IN my youth, being very fond of theatrical
entertainments, and somewhat restricted in my
means of indulging therein, I naturally held in
great esteem those magic slips of paper bearing
ihe legend, "Admit two. Boxes. Before seven,"
which are generously bestowed on the deserving
by theatrical managers, by some actors, by a
few newspaper editors, and by a vast number of
mysterious people in London who never give
away anything but orders, but who always have
orders to give away; though why they should
be the dispensers of dramatic Open Sesames
is more than I can for the life of me conceive.
I have known, for example, Pilchard (who says
he has chambers in Gray's Inn, but who was
never yet known to be at home, when called
upon) twenty years.

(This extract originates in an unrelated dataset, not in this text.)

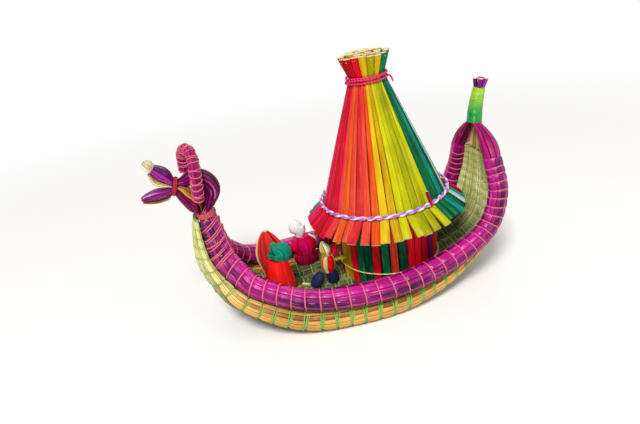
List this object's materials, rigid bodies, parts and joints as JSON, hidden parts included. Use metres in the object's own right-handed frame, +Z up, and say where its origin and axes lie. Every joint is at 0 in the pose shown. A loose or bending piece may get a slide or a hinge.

I have known Pilchard
to be without money, without credit, without a
dinner, almost without a shirt, but I never
knew him to be destitute of a private box. Stay!
Once he confessed that he had given away three
boxes that afternoon, and must beg me to be
content with a couple of stalls. He calls orders
"paper." "Do you want any paper?" asks
Pilchard. It is his preparatory plea for holding
you by the button, and borrowing, eventually,
one pound three and sixpence. He never
borrowed a sum without fractions in his life. The
fractions float the loan, as a sail does a tide.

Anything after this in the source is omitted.